Run – Targets look ‘doable’
And so to the run – 2:25 for ‘Big Blu’ and 2:37 for Skipper are the predictions.
And Acheson points out: “Blummenfelt’s best is 2:35 from Cozumel which is a pace of 3:41/km. However, his Strava file suggests this is a little short, and that his pace was actually around 3:47/km. So cutting 14 seconds per km is quite a chunk of time to take off, and is perhaps a little optimistic, although that run did involve toilet stops.
“It depends how much energy they can save on the bike, and this could be substantial, so perhaps it is doable.
“Joe’s best run time is technically 2:29 from Challenge Weymouth in 2014, but this is almost certainly short. His best ‘normal’ time seems to be a 2:39 at Roth in 2016. He is aiming for 2:37 and a pace of 3:43/km – which seems reasonable. It just depends if he has blown himself out the water with the insane bike leg!”

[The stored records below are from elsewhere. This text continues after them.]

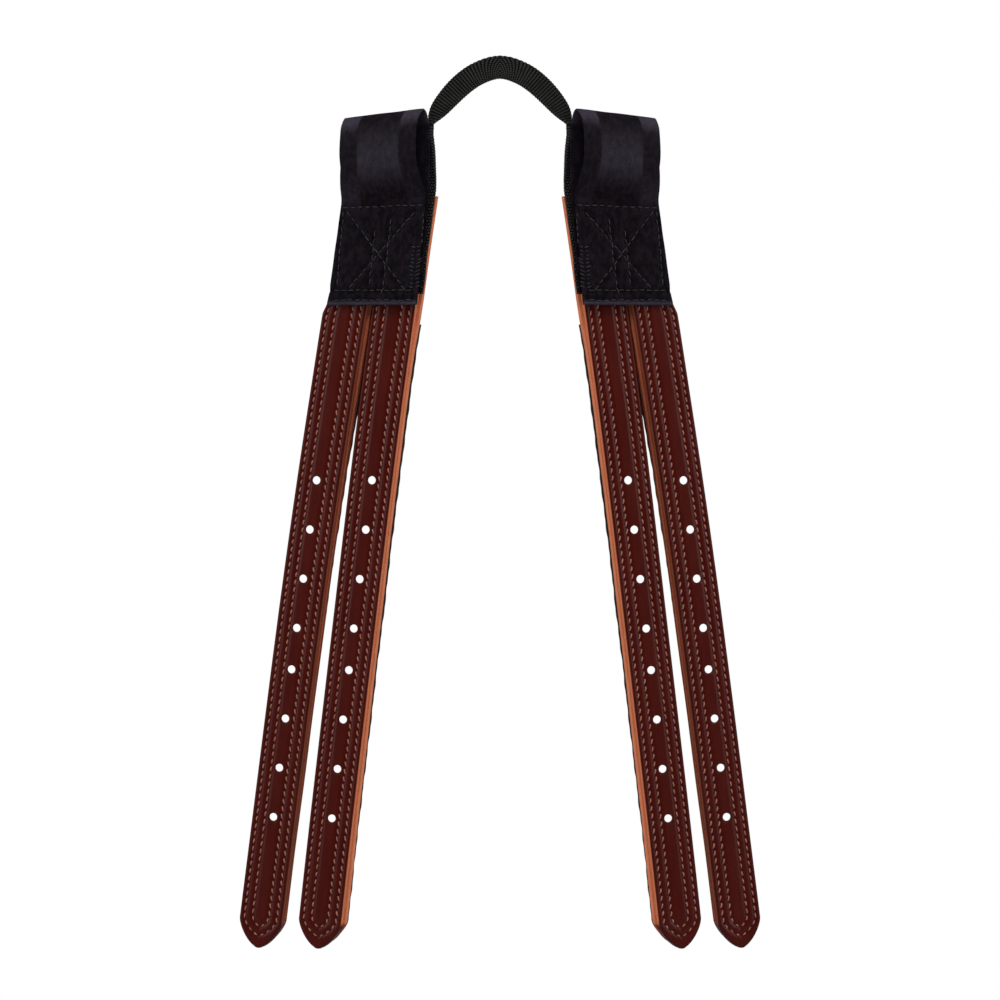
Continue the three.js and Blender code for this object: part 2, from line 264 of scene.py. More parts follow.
def grid_faces(rows, columns, closed=False, start=0):
    """Four-sided faces of a grid of points kept by rows. A closed one joins each row's end to its start."""
    index = start + np.arange(rows * columns).reshape(rows, columns)
    beside = np.roll(index, -1, axis=1)
    if not closed:
        index, beside = index[:, :-1], beside[:, :-1]
    return np.stack([index[:-1], beside[:-1], beside[1:], index[1:]], axis=-1).reshape(-1, 4)


def facing_out(points, faces):
    """The faces of a closed body, turned so that they all face outwards."""
    corners = points[faces]
    total = 0.0
    for second, third in ((1, 2), (2, 3)):
        normal = np.cross(corners[:, second], corners[:, third])
        total += np.einsum("ij,ij->", corners[:, 0], normal)
    return faces if total > 0 else faces[:, ::-1]


def add_piece(name, side, points, faces, material, facts, sharp=None):
    """A mesh object from points of the left side in millimetres. The right side is the mirror image."""
    points = np.asarray(points, float).reshape(-1, 3) * 0.001
    if side == "right":
        points = points * (-1, 1, 1)
    faces = facing_out(points, np.asarray(faces))
    mesh = bpy.data.meshes.new(name)
    mesh.from_pydata(points.tolist(), [], faces.tolist())
    mesh.polygons.foreach_set("use_smooth", [True] * len(mesh.polygons))
    if sharp:
        mesh.set_sharp_from_angle(angle=math.radians(sharp))
    for fact, values in facts.items():
        values = np.asarray(values, np.float32)
        if values.ndim > 1:
            kept = mesh.attributes.new(fact, "FLOAT_VECTOR", "POINT")
            kept.data.foreach_set("vector", values.reshape(-1))
        else:
            kept = mesh.attributes.new(fact, "FLOAT", "POINT")
            kept.data.foreach_set("value", values)
    mesh.materials.append(material)
    made = bpy.data.objects.new(name, mesh)
    scene.collection.objects.link(made)
    return made


def tube(rows, columns):
    """Faces of a tube of closed rows of points, with both ends filled."""
    half = columns // 2
    ends = []
    for first in (0, (rows - 1) * columns):
        for j in range(half - 1):
            cap = [first + j, first + j + 1, first + columns - 2 - j, first + columns - 1 - j]
            ends.append(cap if first == 0 else cap[::-1])
    return np.vstack([grid_faces(rows, columns, closed=True)[:, ::-1], ends])


arch_steps = int(56 / strap_step)
arch_time = np.linspace(0.5, 0, arch_steps)
arch_knots = [(-reach * arch_reach, 0, -drop * arch_drop) for reach, drop in arch_shares]
arch_samples = (0.1 + 0.8 * arch_time) * (len(arch_shares) - 1)
arch_middle = spline(arch_knots, arch_samples)
arch_along = -directions(arch_middle)
arch_tip = (arch_bank * (1 - np.abs(2 * arch_time - 1) ** 4))[:, None]
straight_back = np.tile([0.0, 1.0, 0.0], (arch_steps, 1))
arch_outward = np.cross(arch_along, straight_back)
arch_across = straight_back * np.cos(arch_tip) + arch_outward * np.sin(arch_tip)
arch_through = np.cross(arch_across, arch_along)

tail_z = np.arange(-arch_drop - 0.3, tail_end, -strap_step)
turned = (math.pi / 2 - unit_turn) * smooth_between(billet_head, -arch_drop - 1.8, tail_z)
none = np.zeros_like(tail_z)
unit_across = np.stack([np.cos(turned), -np.sin(turned), none], axis=-1)
unit_through = np.stack([np.sin(turned), np.cos(turned), none], axis=-1)
beside_loop = 2.6 * smooth_between(-36, -66, tail_z) - 0.7
tail_edge = np.stack([leaning(tail_lean, tail_z) + beside_loop, none + 0.3, tail_z], axis=-1)
unit_zero = from_unit(np.zeros(3))
tail_middle = from_unit(tail_edge - unit_across * strap_width / 2 + unit_through * strap_thickness / 2)
tail_across = -(from_unit(unit_across) - unit_zero)
tail_through = from_unit(unit_through) - unit_zero

strap_middle = np.vstack([arch_middle, tail_middle])
at_corner = np.exp(-(((strap_middle[:, 2] - corner_level) / corner_spread) ** 2))
strap_middle[:, 0] -= corner_pull * at_corner
strap_across = np.vstack([arch_across, tail_across])[:, None, :]
strap_through = np.vstack([arch_through, tail_through])[:, None, :]
strap_run = travelled(strap_middle)[:, None]

face_columns = np.linspace(-1, 1, 61)
round_edge = np.linspace(-80, 80, 5)
edge_out = np.cos(np.radians(round_edge))
edge_up = np.sin(np.radians(round_edge))
section_across = np.concatenate([face_columns * 0.955, 0.955 + 0.045 * edge_out[::-1], -face_columns * 0.955])
section_across = np.concatenate([section_across, -0.955 - 0.045 * edge_out])
section_through = np.concatenate([np.ones(61), edge_up[::-1], -np.ones(61), edge_up])[None, :]
across_mm = (section_across * strap_width / 2)[None, :]

crease = np.exp(-((strap_run / crease_length) ** 2))
rib_run = strap_run + crease_slant * across_mm * crease
rib_number = np.floor(rib_run / rib_pitch)
rib_rise = np.sin(np.pi * (rib_run / rib_pitch - rib_number)) ** 0.8
yarn = 0.62 + 0.38 * np.cos(2 * np.pi * (across_mm / yarn_pitch + 0.5 * (rib_number % 2)))
flat_share = np.clip((1 - np.abs(section_across)) / 0.05, 0, 1)[None, :]
rib = rib_height * rib_rise * (yarn * flat_share + 0.8 * (1 - flat_share))
half_thickness = (strap_thickness / 2 - rib_height) * (1 + corner_swell * at_corner[:, None]) + rib
wander = 0.22 * np.sin(strap_run / 9.0) + 0.15 * np.sin(strap_run / 4.1 + 1.0)
from_middle = across_mm * (1 + 0.028 * (rib_rise - 0.6)) + wander * smooth_between(4, 30, strap_run)
from_centre = half_thickness * section_through - crease_dip * crease * np.cos(across_mm / 6)
strap_points = strap_middle[:, None, :] + strap_across * from_middle[..., None]
strap_points = strap_points + strap_through * from_centre[..., None]
strap_points[0, :, 0] = 0.3  # just past the middle, inside the other half
strap_faces = tube(*strap_points.shape[:2])
strap_place = np.stack(np.broadcast_arrays(strap_run, across_mm, section_through), axis=-1).reshape(-1, 3)

strap_look, tree, shader = new_material("ribbed black nylon", 0.45, 0.02)
place = attribute(tree, "place", "Vector")
threads = noise(tree, stretch(tree, place, (2.2, 9.0, 3.0)), 1.0, 2.0)
patches = noise(tree, place, 0.09, 2.0)
depth = attribute(tree, "rise")
# Painted light: rib tops painted pale and valleys near black, as painted highlights and painted shade of the
# ribs, broken up by random thread and patch texture.
raised_share = calculate(tree, "POWER", depth, 2.6)
painted_light_and_grain = calculate(tree, "MULTIPLY", raised_share, calculate(tree, "ADD", threads, patches))
colour = mix_colours(tree, painted_light_and_grain, (0.0006, 0.0006, 0.0006), (0.052, 0.051, 0.049))
tree.links.new(colour, shader.inputs["Base Color"])
tree.links.new(raised(tree, threads, 0.00012, 0.6), shader.inputs["Normal"])

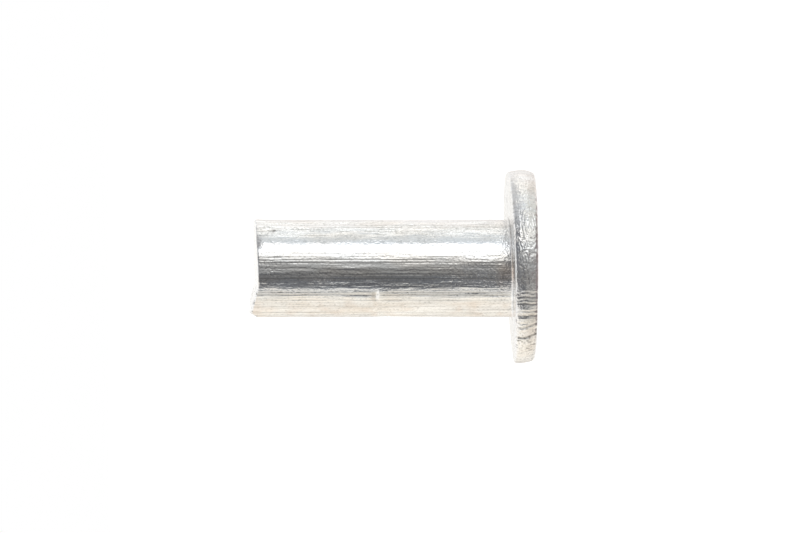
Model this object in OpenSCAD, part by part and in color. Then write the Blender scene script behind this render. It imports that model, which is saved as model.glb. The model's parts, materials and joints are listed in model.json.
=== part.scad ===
// Solid flat-head lining rivet, cold-headed from drawn aluminium wire and
// cropped to length. It stands on its head: the outer face of the head is on
// the floor, the shank rises along +Z, and the origin is where the shank's
// axis meets that face. The thick side of the head is towards +X, the lip
// that cropping left on the cut end is towards -X.

/* [Shank] */
// Diameter of the shank
shank_d = 4; // [3:0.1:5.5]
// Length of the shank under the head, on its axis
shank_length = 10.5; // [5:0.5:20]
// Radius of the fillet between the shank and the seat of the head
fillet_r = 0.15; // [0.05:0.01:0.3]

/* [Head] */
// Diameter of the head over the widest line of its rim
head_d = 8; // [6.5:0.1:12]
// Thickness of the head on the shank's axis
head_thickness = 0.97; // [0.75:0.01:2]
// How far the head's centre lies off the shank's axis
head_offset = 0.075; // [0:0.025:0.3]
// Angle at which the seat leans, thicker towards +X
seat_lean = 2.3; // [0.5:0.1:4]
// How far the rim bulges past its edges
rim_bulge = 0.12; // [0.04:0.01:0.2]
// Radius round the edge of the outer face
face_edge_r = 0.18; // [0.1:0.01:0.3]
// Radius round the edge of the seat
seat_edge_r = 0.07; // [0.04:0.01:0.2]

/* [Cut end] */
// Angle at which the cut face leans, higher towards +X
cut_lean = 1.5; // [0:0.1:6]
// Width of the lip, from the side of the shank to the foot of its ramp
lip_width = 1.3; // [0.8:0.1:2]
// Height of the lip above the cut face, at the side of the shank
lip_height = 0.26; // [0.1:0.01:0.4]
// Slope of the ramp that rises to the lip
ramp_slope = 16; // [10:1:30]
// Slope of the lip's crest
crest_slope = 8; // [1:0.5:10]
// Angle at which ramp and crest rise towards +Y
lip_twist = 1.5; // [0:0.1:3]
// Height of the rolled-over corner at the lip's outer edge
roll_height = 0.3; // [0.04:0.01:0.4]
// Slope of the rolled-over corner
roll_slope = 60; // [20:1:70]

/* [Nick in the cut edge] */
// Direction of the nick round the shank, from +X
nick_angle = -58; // [-90:1:0]
// Height of the nick down the side of the shank
nick_height = 0.15; // [0.05:0.01:0.3]
// Depth of the nick across the cut face
nick_depth = 0.03; // [0.02:0.01:0.12]

/* [Hidden] */

$fn = 96;
// Segments in each rounded edge of the profiles
ARC_STEPS = 8;
// Segments in the rim's bulge
RIM_STEPS = 12;

shank_r = shank_d / 2;
head_r = head_d / 2;
cut_z = head_thickness + shank_length;

// Thickness of the head at its thick and thin sides
thick_side = head_thickness + (head_r + head_offset) * tan(seat_lean);
thin_side = head_thickness - (head_r - head_offset) * tan(seat_lean);

// The rim is one arc through both edges of the thick side and its crown
crown_z = thick_side / 2;
rim_r = (crown_z * crown_z + rim_bulge * rim_bulge) / (2 * rim_bulge);
rim_x = head_r - rim_r;

// Where the round of the outer face runs tangent into the rim's arc
face_edge_x = rim_x + sqrt(pow(rim_r - face_edge_r, 2) - pow(crown_z - face_edge_r, 2));
face_edge_end = atan2(face_edge_r - crown_z, face_edge_x - rim_x);

// The circle in which the leaning seat meets the rim, and its shift towards
// the thin side, where the rim is wider at the seat
rim_drop_thin = rim_r - sqrt(rim_r * rim_r - pow(thin_side - crown_z, 2));
seat_r = head_r - (rim_bulge + rim_drop_thin) / 2;
seat_shift = (rim_bulge - rim_drop_thin) / 2;
// Angle at which the round of the seat's edge leaves its arc for a cone
SEAT_EDGE_END = 40;

// The fillet leans with the seat, so its upper edge is let into the shank by
// what the lean would lift it clear, and a little more
FILLET_MARGIN = 0.005;
fillet_top_r = shank_r - fillet_r * sin(seat_lean) - FILLET_MARGIN;

// Blank metal that the seat and the crop take off
blank_top = thick_side + head_thickness;
offcut = shank_r;
// Size of the blocks that take it off the shank, wider than the shank
cut_block = 3 * shank_d;
// Lower end of the nick, measured down from the leaning cut face
nick_z = cut_z + shank_r * cos(nick_angle) * tan(cut_lean) - nick_height;

// Points on an arc from angle a up to, but without, angle b
function arc(cx, cy, r, a, b, steps) =
    [for (i = [0:steps - 1]) let (t = a + (b - a) * i / steps) [cx + r * cos(t), cy + r * sin(t)]];

// The outer face, its rounded edge and the bulging rim, higher than the seat
module head_blank() {
    translate([head_offset, 0, 0])
        rotate_extrude()
            polygon(concat(
                [[0, 0]],
                arc(face_edge_x, face_edge_r, face_edge_r, -90, face_edge_end, ARC_STEPS),
                arc(rim_x, crown_z, rim_r, face_edge_end, asin(crown_z / rim_r), RIM_STEPS),
                [for (z = [thick_side, blank_top]) [head_r - rim_bulge, z]],
                [[0, blank_top]]));
}

// Everything under the seat, with the seat's edge rounded
module under_seat() {
    flat_r = seat_r - seat_edge_r;
    edge = arc(flat_r, -seat_edge_r, seat_edge_r, SEAT_EDGE_END, 90, ARC_STEPS);
    foot = edge[0] + 2 * thick_side * [tan(SEAT_EDGE_END), -1];
    translate([head_offset - seat_shift, 0, 0])
        rotate_extrude()
            polygon(concat([[0, foot.y], foot], edge, [[flat_r, 0], [0, 0]]));
}

// The concave ring where the seat runs into the shank, rooted in both
module fillet() {
    root_r = shank_r / 2;
    foot_r = fillet_top_r + fillet_r;
    rotate_extrude()
        polygon(concat(
            [[root_r, fillet_r], [root_r, -fillet_r], [foot_r, -fillet_r]],
            arc(foot_r, fillet_r, fillet_r, -90, -180, ARC_STEPS),
            [[fillet_top_r, fillet_r]]));
}

// The flat head with its leaning seat
module head() {
    intersection() {
        head_blank();
        on_seat() under_seat();
    }
    on_seat() fillet();
}

// Puts what is modelled on a level seat onto the leaning one
module on_seat() {
    translate([0, 0, head_thickness])
        rotate([0, -seat_lean, 0])
            children();
}

// Everything above a plane through the origin that leans by these angles
module above(lean) {
    rotate(lean)
        translate([-cut_block / 2, -cut_block / 2, 0])
            cube(cut_block);
}

// What the crop took away: above the cut face, and above the lip's ramp,
// crest or rolled corner, whichever is lowest
module crop() {
    intersection() {
        translate([0, 0, cut_z]) above([0, -cut_lean, 0]);
        union() {
            translate([lip_width - shank_r, 0, cut_z]) above([lip_twist, ramp_slope, 0]);
            translate([-shank_r, 0, cut_z + lip_height]) above([lip_twist, crest_slope, 0]);
            translate([-shank_r, 0, cut_z + lip_height - roll_height]) above([0, -roll_slope, 0]);
        }
    }
}

// The flat that is knocked off the cut edge
module nick() {
    rotate([0, 0, nick_angle])
        translate([shank_r, 0, nick_z])
            above([0, atan2(nick_height, nick_depth), 0]);
}

// Straight wire, rooted in the head and cropped at its end
module shank() {
    root_z = thin_side / 2;
    difference() {
        translate([0, 0, root_z]) cylinder(d = shank_d, h = cut_z + lip_height + offcut - root_z);
        crop();
        nick();
    }
}

module rivet() {
    color([0.83, 0.84, 0.85]) {
        head();
        shank();
    }
}

rivet();
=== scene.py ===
"""Dresses a solid flat-head lining rivet: bare drawn aluminium, headed and cropped.

The rivet stands on its head on a pale floor, and the camera lies on its side,
so that the shank runs across the picture with the head at the right.
"""

import json
import math
from typing import NamedTuple

import bpy
import numpy as np
from bpy.props import FloatProperty, FloatVectorProperty, IntProperty, PointerProperty
from mathutils import Matrix, Vector


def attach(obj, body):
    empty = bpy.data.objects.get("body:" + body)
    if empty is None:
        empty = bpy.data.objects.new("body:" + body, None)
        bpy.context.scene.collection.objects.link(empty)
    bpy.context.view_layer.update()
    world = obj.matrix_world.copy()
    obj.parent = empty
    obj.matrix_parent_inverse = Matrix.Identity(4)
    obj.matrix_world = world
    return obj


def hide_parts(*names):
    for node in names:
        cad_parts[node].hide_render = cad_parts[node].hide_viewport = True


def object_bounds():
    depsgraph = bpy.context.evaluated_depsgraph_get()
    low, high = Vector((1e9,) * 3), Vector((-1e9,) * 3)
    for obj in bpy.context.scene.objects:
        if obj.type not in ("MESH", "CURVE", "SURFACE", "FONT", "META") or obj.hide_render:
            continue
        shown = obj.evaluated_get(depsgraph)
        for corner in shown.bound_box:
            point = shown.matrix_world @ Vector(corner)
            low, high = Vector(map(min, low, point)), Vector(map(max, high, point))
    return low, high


bl_info = {
    "name": "Lining Rivet",
    "version": (1, 0, 0),
    "blender": (4, 5, 0),
    "location": "View3D > Sidebar > Rivet",
    "description": "Builds a headed and cropped aluminium rivet, its finish and its studio",
    "category": "Add Mesh",
}

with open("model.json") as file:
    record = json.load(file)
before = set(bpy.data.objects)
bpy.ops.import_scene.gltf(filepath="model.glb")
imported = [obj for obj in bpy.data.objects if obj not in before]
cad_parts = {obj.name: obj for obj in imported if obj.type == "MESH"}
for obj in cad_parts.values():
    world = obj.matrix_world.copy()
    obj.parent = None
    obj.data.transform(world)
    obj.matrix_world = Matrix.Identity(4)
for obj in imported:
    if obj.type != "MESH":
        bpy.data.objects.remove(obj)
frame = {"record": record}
CAD_LOW, CAD_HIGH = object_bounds()

BODY = "root"
NODE = "rivet"
MM = 0.001
UM = 1e-6

MOUNTS = {mount["name"]: mount for mount in frame["record"]["mounts"]}
SEAT_POINT = MOUNTS["seat"]["pos_m"]
SEAT_NORMAL = MOUNTS["seat"]["axis"]
SEAT_RISE_X = -SEAT_NORMAL[0] / SEAT_NORMAL[2]


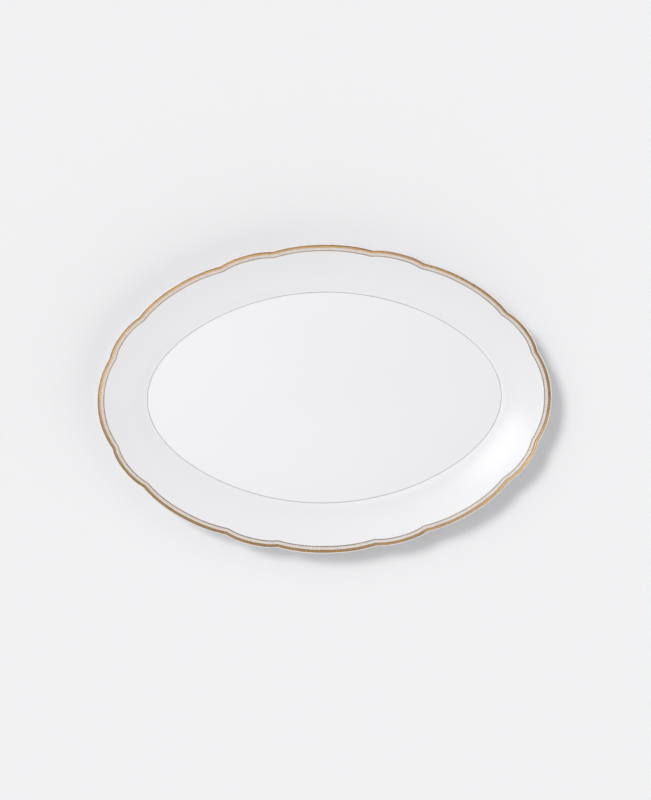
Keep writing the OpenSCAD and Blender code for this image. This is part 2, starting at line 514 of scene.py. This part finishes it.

All of which adds up to a bang on 7:00 total (including transitions) for Blummenfelt and a 6:47 for Skipper. Ambitious? Realistic?
Both according to Acheson, who’s conclusion may surprise: “To be honest, I think Joe has set the most reasonable targets here. He isn’t aiming for huge PBs on either the swim or the run – which, given the limited scope for drafting on these legs seems sensible – and seems to have grasped that the bike is the big one to gain time on. However, he has gone REALLY big on the bike.”